- The biggest news is the terrible Kentucky River decision from the NLRB. In this decision, issued on September 29 and released Oct. 3, the NLRB ruled that employees who spend as little as 10 – 15% of their time overseeing other employees can be classified as “supervisors”. The impact is potentially devestating – up to 8 million workers could lose their rights to bargain collectively, as the National Labor Relations Act does not protect supervisors. Consequently, employers will be able to assign employees a small amount of supervisory responsibility in order to prevent them from forming a union. In particular, this decision is a problem for charge nurses, who are given light supervisory roles over other nurses. Many are predicting that the decision will further exacerbate the nursing shortage and increase the cost of health care.
Unions are working to overturn the ruling through Congress and the courts. Congress can override the ruling by writing into law its own, narrower definition. Whether that’s likely in today’s environment – or January’s – and whether such a move would gain Bush’s signature, is still an open question. The AFL-CIO has been organizing street protests to attempt to build Congressional support for an override. SEIU, whose core constituency includes nurses, is insisting that employers should not attempt to undermine nurses’ unions using the ruling.
- Andy Stern’s new book, A Country that Works, was released earlier this month, and Stern is going on a nationwide reading tour to discuss the book. A partial review of the book is up at the Cambridge Drinking Liberally blog. Cambridge Drinking Liberally is trying to get Stern to visit the Boston area, but his schedule is already quite packed.
The book focuses on Stern’s ideas for revitalizing the labor movement. As chief organizer and later president of Service Employees International Union (SEIU), Stern has been instrumental in overseeing the dramatic growth of SEIU over the past twenty years. His platform of labor movement reform calls for each union to focus on organizing an entire industry; for unions to work together, when possible, with employers to provide them with added value and to improve their competitiveness; and for domestic unions to work together with international unions in order to respond to globalization.
- The Employee Free Choice Act has gained some momentum over the past few months. The bill would make it possible for employees to voluntarily join unions without fearing reprisal from their employers. The act would require employers to recognize any bargaining unit which had gained the support of a majority of the employees. Since employees would be able to declare their support for the union at any time and in any place by signing union membership cards, employers would have far fewer chances to intimidate or harass workers. A study by Peter Hart Research Associates shows that up to 57 million workers want to join a union.
Currently the bill has 43 sponsors in the Senate and 216 in the House. Those numbers include 1 Republican Senator and about 15 Republican Representatives. Both Massachusetts Senators and all ten Representatives are signed on as co-sponsors. The AFL-CIO claims that Bush will sign it if passed (though I personally find that hard to believe.) The main obstacles appear to be unwillingness of House and Senate leadership to allow the bill to come to a vote. If Democrats retake both houses of Congress, there is reasonable hope that EFCA would pass, although of course its passage would depend on which candidates were elected. Unfortunately, it’s hard to believe that Bush would sign the act into law, and harder still to see it pass with veto-proof majorities.

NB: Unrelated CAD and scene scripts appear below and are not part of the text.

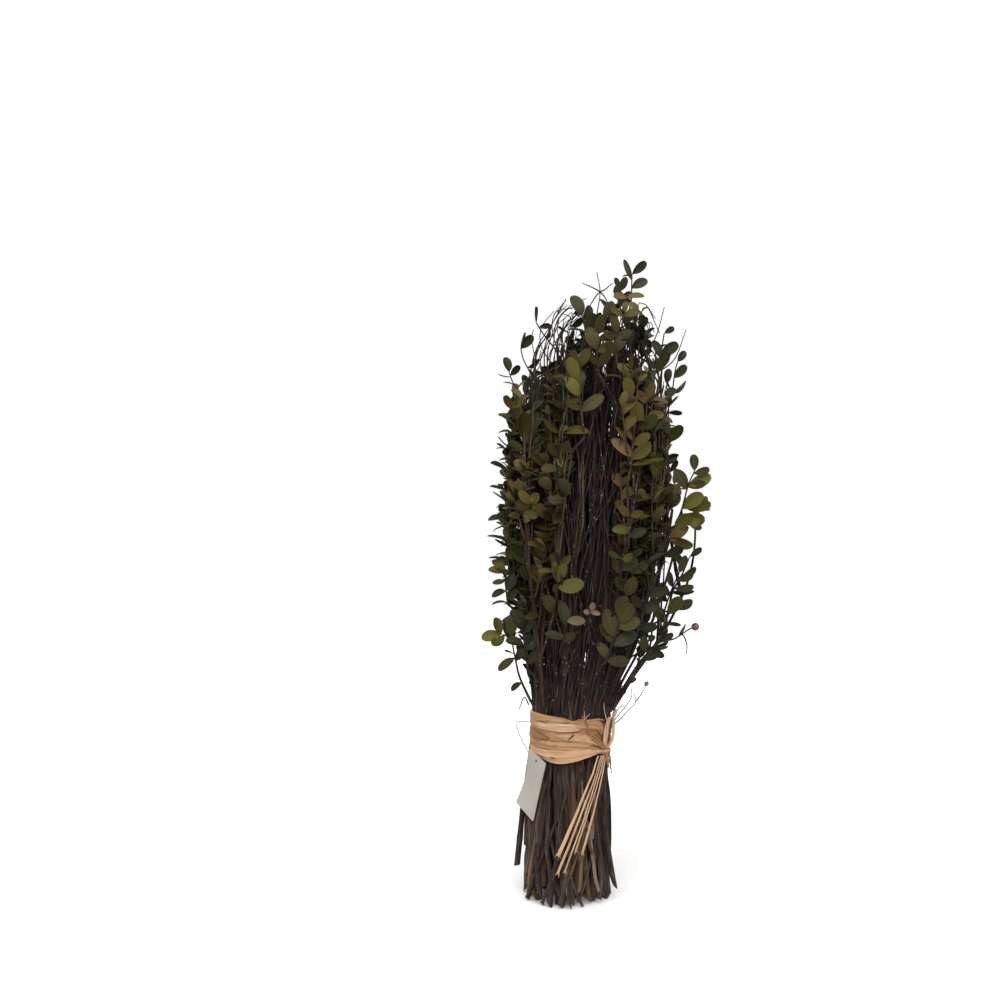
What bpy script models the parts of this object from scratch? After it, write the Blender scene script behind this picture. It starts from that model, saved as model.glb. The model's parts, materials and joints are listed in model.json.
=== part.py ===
"""Bundle of preserved boxwood, standing on its cut ends and tied with raffia.

Forty-five branches stand packed in rings: fourteen leafy boxwood branches in the outer ring, and bare
branches between and inside them. They narrow to a waist, where a raffia band with a knot holds them,
and spread above it. A blank card tag hangs from the band on a thin loop.

Metres, +Z up. The origin is the middle of the central branch's cut end, on the surface that the bundle
stands on. -Y is the front and +X is to the right of somebody who looks at the front. An azimuth is the
angle round the bundle in degrees, 0 at the front and 90 at the right.
"""

import math
import random

import bpy
from mathutils import Vector
from mathutils.bvhtree import BVHTree

SEED = 7

# The bundle as a whole. Every branch bends at these heights and is straight between them, and the bundle's
# radius and how far its middle lies to the right are given at them.
LEVELS = (0.0, 0.050, 0.105, 0.145, 0.205, 0.285, 0.385, 0.500)
GIRTH = (0.0355, 0.0345, 0.0305, 0.0310, 0.0430, 0.0520, 0.0525, 0.0300)
LEAN = (0.0, 0.0, 0.0020, 0.0040, 0.0125, 0.0180, 0.0230, 0.0400)
BAND_Z = 0.125

# Rings of branches: how many, the share of the bundle's radius that they stand at, and the turn in
# degrees between the foot and the waist
OUTER_RING = (22, 0.885, 3.0)
MIDDLE_RING = (14, 0.620, -5.0)
INNER_RING = (8, 0.355, 6.0)
CENTRE = (1, 0.0, 0.0)
OUTER_STEP = 360.0 / OUTER_RING[0]

SIDES = 5
FOOT_RADIUS = (0.0032, 0.0038)  # of one branch, at its cut end
WAIST_SHARE = 0.76  # what is left of that at the band
TIP_RADIUS = 0.0011
BARE_TOP = (0.405, 0.475)

# Boxwood leaves
LEAF_LENGTH = (0.019, 0.026)
LEAF_WIDTH_SHARE = 0.54
LEAF_THICKNESS = 0.0015
LEAF_SPACING = 0.0262
LEAF_CLEARANCE = 0.0004  # between a leaf and any other piece
LEAF_OPENINGS = (58.0, 46.0, 34.0, 24.0)  # angle from the twig, widest first

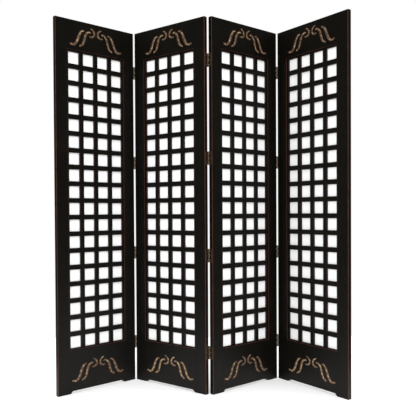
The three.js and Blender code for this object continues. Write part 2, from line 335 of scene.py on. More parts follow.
def shoji_paper():
    """White paper with long fibres in it; the bars it is glued to are put on it as faint painted shade."""
    shader = Shader("shoji_paper", Specular_IOR_Level=0.2)
    long_fibres = shader.noise(shader.stretched((55, 55, 900)), 1.0, detail=3.0, roughness=0.7)
    cross_fibres = shader.noise(shader.stretched((700, 700, 70)), 1.0, detail=3.0, roughness=0.7)
    cloud = shader.noise(shader.place, 30.0, detail=3.0)
    upright = shader.between(long_fibres, 0.58, 0.72)
    level = shader.between(cross_fibres, 0.6, 0.74)
    strands = shader.math("MAXIMUM", upright, level)
    sheet = shader.mix(cloud, THIN_PAPER, THICK_PAPER)
    colour = shader.mix(shader.math("MULTIPLY", strands, 0.5), sheet, FIBRE)
    # painted shade: the paper darkens where a bar lies behind it and just inside each window's edge
    bar_shade = shader.math("MULTIPLY", shader.attribute("across"), 0.55)
    colour = shader.mix(bar_shade, colour, PAPER_SHADED_BY_BARS)
    rough = shader.between(cloud, 0.3, 0.7, 0.82, 0.95)
    height = shader.math("ADD", strands, shader.math("MULTIPLY", cloud, 0.6))
    normal = shader.bump(height, 0.00012, 0.5)
    return shader.finish(Base_Color=colour, Roughness=rough, Normal=normal)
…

- China has seen a marked uptick in labor activism over the past few months. The most visible indication of this trend is the organization of chapters of the All Chinese Federation of Trade Unions in Chinese Wal-Mart stores. The effort met with steep resistance from Wal-Mart and support from the Chinese government. For perhaps the first time, ACFTU’s Wal-Mart effort required confrontational organizing tactics. The renewed labor activism in Chin has culminated in recent government actions to give the ACFTU real teeth. The Chinese government is reportedly concerned with the growing income gap and the rise of sweatshop labor. If the Chinese labor movement can succeed in significantly boosting the standard of living and working conditions in China, then American outsourcers will have a harder time eliminating jobs here while exploiting workers there. Of course, US companies in China are trying to fight the proposed law.
- With some seed money from SEIU, Barbara Ehrenreich recently launched United Professionals, a quasi-union for professional workers. An attempt to battle outsourcing, UP seeks to represent “unemployed, underemployed and anxiously employed workers”. UP plans to advocate on behalf of its members, as well as provide insurance support, job assistance, and legal assistance. The organization’s first major initiative is to start local chapters throughout the country.
- Massachusetts Ballot Question 3 will allow child care providers paid for by the state to organize a union. A child care providers union would raise standards for child care providers, reducing turnover and improving the quality of care. It would also allow child care providers to work with the state to provide parents with a lower-cost option for child care. Unionized child care providers in other states have successfully advocated for better state support for child care, expand access to state nutrition programs, and improve training for child care providers. Contact the Campaign for Our Children’s Future for more information!
Unions are fundamentally about the idea that “we’re all in this together”, and about banding together to make everyone’s life better. Unions don’t just help workers earn fair wages and benefits, they prevent poor working conditions and exploitation. The more we can support workers’ efforts to organize, the better off we will all be.